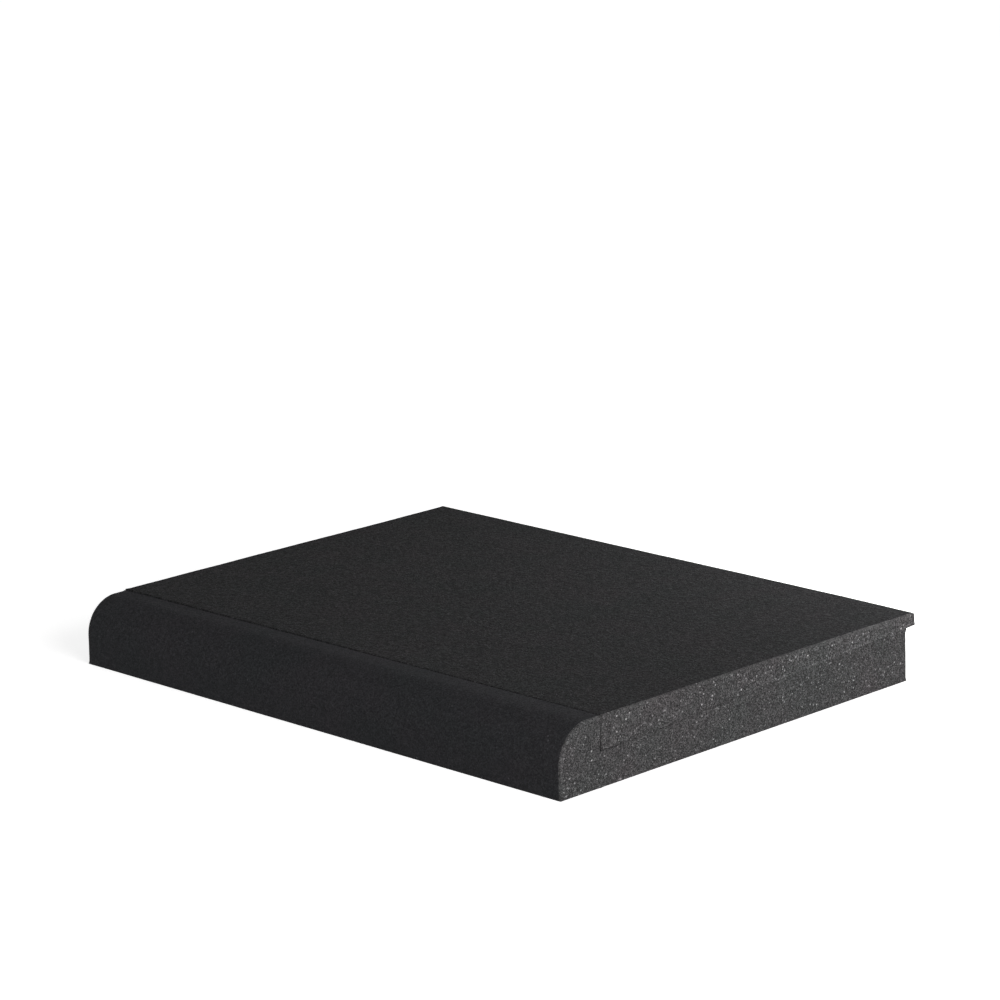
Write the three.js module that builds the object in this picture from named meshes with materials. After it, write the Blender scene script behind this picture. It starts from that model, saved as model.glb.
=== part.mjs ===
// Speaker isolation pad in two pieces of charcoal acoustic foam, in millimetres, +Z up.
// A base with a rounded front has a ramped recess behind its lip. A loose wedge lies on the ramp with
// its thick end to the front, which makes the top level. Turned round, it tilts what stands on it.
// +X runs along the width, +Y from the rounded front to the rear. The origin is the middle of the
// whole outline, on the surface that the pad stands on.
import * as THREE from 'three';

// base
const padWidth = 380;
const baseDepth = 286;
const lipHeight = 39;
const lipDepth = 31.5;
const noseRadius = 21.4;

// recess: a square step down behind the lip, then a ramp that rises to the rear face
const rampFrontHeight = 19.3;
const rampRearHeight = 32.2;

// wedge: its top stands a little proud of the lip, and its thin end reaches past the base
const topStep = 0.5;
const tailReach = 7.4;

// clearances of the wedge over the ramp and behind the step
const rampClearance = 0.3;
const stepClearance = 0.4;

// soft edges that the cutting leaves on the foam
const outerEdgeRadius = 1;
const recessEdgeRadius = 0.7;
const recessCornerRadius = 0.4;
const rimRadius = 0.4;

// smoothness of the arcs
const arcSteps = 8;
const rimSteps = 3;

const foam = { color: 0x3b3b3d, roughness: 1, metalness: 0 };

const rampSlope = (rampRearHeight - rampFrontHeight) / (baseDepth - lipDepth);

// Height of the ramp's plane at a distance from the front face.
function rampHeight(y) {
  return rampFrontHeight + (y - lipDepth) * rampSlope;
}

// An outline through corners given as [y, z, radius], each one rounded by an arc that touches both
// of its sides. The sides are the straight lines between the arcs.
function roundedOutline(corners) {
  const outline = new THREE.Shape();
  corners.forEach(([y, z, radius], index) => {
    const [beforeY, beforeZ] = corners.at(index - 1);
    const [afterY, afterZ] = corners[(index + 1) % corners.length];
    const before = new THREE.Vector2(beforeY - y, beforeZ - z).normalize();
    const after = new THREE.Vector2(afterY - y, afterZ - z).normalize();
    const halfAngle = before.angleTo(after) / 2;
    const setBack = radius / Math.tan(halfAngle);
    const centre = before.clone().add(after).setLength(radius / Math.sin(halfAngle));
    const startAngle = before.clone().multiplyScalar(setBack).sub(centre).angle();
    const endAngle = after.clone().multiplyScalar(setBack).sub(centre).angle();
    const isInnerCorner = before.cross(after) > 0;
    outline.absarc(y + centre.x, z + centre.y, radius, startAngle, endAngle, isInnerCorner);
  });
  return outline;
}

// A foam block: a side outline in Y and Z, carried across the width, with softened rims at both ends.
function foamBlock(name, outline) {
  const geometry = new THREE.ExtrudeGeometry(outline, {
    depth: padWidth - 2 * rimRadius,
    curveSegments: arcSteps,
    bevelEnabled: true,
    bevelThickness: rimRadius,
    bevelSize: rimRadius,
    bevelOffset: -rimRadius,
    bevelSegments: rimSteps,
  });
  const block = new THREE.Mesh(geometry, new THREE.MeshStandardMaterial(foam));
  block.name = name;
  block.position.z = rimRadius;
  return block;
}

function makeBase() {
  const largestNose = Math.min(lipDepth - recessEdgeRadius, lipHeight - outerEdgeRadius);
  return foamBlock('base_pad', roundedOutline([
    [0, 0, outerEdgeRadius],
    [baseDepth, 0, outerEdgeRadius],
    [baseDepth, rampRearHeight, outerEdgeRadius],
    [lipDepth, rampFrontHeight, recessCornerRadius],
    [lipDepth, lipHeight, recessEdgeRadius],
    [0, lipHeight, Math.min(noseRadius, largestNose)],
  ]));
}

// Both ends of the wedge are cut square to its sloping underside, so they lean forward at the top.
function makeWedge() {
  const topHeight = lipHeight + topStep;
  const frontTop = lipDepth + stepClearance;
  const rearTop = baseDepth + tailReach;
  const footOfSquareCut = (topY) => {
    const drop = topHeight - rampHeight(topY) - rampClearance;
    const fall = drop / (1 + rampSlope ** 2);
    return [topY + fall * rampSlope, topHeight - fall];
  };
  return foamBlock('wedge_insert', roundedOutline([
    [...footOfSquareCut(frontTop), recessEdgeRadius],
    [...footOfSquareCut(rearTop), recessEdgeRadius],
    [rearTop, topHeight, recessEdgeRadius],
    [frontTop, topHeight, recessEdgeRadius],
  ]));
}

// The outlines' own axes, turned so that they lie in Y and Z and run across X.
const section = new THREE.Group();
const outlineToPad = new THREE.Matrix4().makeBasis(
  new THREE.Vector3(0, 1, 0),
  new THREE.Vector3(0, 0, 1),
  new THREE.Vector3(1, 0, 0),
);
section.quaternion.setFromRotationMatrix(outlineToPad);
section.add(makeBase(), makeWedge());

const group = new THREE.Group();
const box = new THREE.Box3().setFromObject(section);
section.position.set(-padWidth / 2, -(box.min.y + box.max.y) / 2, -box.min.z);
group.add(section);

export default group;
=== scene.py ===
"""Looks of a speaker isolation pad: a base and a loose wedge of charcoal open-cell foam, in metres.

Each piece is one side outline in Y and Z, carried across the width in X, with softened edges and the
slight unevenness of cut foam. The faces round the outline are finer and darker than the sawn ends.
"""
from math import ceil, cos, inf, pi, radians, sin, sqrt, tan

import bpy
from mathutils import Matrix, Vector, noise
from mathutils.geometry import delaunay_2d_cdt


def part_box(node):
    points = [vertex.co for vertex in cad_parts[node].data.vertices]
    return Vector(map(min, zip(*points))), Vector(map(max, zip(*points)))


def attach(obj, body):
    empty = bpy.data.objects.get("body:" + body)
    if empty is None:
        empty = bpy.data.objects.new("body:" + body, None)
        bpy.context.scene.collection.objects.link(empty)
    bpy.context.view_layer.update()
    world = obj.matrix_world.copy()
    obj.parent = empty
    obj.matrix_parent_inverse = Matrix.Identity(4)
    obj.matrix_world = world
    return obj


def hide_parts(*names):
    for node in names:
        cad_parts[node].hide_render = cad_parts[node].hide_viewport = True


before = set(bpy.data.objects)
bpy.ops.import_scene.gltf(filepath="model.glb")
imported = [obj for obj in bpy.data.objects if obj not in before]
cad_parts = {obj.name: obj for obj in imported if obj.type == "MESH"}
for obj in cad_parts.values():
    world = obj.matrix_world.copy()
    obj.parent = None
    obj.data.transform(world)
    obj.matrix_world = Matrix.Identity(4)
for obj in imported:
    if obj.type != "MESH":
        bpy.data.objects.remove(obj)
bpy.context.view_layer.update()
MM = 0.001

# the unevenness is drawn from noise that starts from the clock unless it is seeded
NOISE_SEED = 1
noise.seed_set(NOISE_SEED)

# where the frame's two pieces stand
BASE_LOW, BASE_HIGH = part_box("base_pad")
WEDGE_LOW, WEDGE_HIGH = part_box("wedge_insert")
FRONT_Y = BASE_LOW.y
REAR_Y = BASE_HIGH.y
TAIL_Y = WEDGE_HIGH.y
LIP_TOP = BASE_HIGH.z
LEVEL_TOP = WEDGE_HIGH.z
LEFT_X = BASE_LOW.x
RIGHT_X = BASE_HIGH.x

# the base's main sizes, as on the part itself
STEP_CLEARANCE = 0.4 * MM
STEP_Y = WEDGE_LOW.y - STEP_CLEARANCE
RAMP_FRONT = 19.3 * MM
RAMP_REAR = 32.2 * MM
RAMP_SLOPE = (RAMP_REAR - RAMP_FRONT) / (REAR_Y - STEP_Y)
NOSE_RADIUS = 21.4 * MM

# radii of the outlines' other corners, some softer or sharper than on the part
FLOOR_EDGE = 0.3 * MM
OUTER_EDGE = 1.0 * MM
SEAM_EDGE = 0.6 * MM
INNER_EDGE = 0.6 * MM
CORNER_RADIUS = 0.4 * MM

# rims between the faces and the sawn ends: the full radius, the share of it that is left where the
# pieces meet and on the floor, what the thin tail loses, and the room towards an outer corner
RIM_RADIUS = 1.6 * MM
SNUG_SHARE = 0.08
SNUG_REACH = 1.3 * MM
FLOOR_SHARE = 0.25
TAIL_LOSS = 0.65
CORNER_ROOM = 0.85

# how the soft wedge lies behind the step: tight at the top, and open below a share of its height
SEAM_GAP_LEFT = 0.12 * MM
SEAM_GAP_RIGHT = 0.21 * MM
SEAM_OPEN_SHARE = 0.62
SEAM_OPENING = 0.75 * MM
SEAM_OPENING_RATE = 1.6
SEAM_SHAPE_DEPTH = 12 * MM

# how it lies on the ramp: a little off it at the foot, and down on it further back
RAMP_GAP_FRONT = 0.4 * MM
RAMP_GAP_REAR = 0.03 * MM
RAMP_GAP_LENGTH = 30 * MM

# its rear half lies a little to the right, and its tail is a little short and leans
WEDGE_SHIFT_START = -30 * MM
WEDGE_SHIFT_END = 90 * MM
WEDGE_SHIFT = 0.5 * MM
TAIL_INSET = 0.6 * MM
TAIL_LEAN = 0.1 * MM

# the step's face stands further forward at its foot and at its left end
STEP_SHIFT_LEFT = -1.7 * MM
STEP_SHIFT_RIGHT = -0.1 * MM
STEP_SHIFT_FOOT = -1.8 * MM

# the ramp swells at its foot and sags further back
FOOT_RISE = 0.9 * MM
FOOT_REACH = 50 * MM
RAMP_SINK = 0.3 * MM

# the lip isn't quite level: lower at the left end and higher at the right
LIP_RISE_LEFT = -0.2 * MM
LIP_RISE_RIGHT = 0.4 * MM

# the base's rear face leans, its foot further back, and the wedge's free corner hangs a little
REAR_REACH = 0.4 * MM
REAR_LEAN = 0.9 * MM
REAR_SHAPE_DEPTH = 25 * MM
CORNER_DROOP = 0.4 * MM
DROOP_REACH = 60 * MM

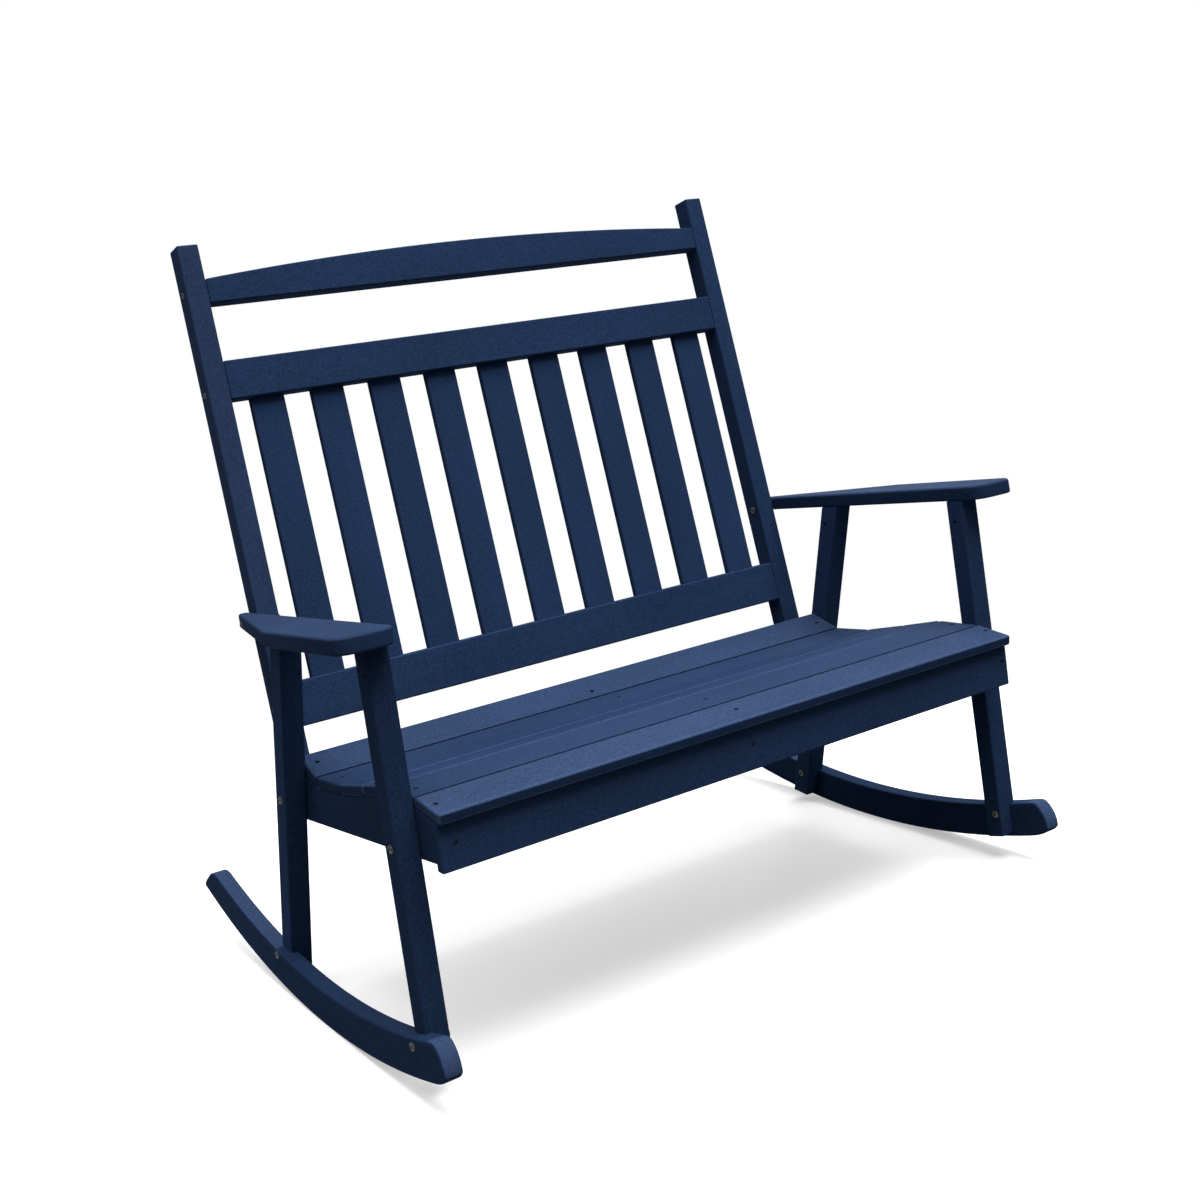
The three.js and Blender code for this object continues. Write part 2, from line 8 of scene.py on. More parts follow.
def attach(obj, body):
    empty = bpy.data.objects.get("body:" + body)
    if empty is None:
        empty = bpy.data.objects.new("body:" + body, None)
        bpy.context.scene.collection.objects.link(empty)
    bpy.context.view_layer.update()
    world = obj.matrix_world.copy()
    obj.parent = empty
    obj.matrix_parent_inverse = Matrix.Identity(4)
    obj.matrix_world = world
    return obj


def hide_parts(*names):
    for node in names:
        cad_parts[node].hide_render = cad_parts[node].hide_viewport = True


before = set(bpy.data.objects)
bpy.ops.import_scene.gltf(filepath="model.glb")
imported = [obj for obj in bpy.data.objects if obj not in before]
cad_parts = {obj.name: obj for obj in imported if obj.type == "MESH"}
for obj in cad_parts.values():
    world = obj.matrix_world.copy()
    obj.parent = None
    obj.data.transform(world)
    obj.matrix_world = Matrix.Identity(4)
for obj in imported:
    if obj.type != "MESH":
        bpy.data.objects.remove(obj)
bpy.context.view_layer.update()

□ □ □ □ □

Both the line with "const group = new THREE.Group();" and the line with "points = [vertex.co" belong in the extract, along with every line between them; set down those lines exactly and only.

const group = new THREE.Group();
const box = new THREE.Box3().setFromObject(section);
section.position.set(-padWidth / 2, -(box.min.y + box.max.y) / 2, -box.min.z);
group.add(section);

export default group;
=== scene.py ===
"""Looks of a speaker isolation pad: a base and a loose wedge of charcoal open-cell foam, in metres.

Each piece is one side outline in Y and Z, carried across the width in X, with softened edges and the
slight unevenness of cut foam. The faces round the outline are finer and darker than the sawn ends.
"""
from math import ceil, cos, inf, pi, radians, sin, sqrt, tan

import bpy
from mathutils import Matrix, Vector, noise
from mathutils.geometry import delaunay_2d_cdt


def part_box(node):
    points = [vertex.co for vertex in cad_parts[node].data.vertices]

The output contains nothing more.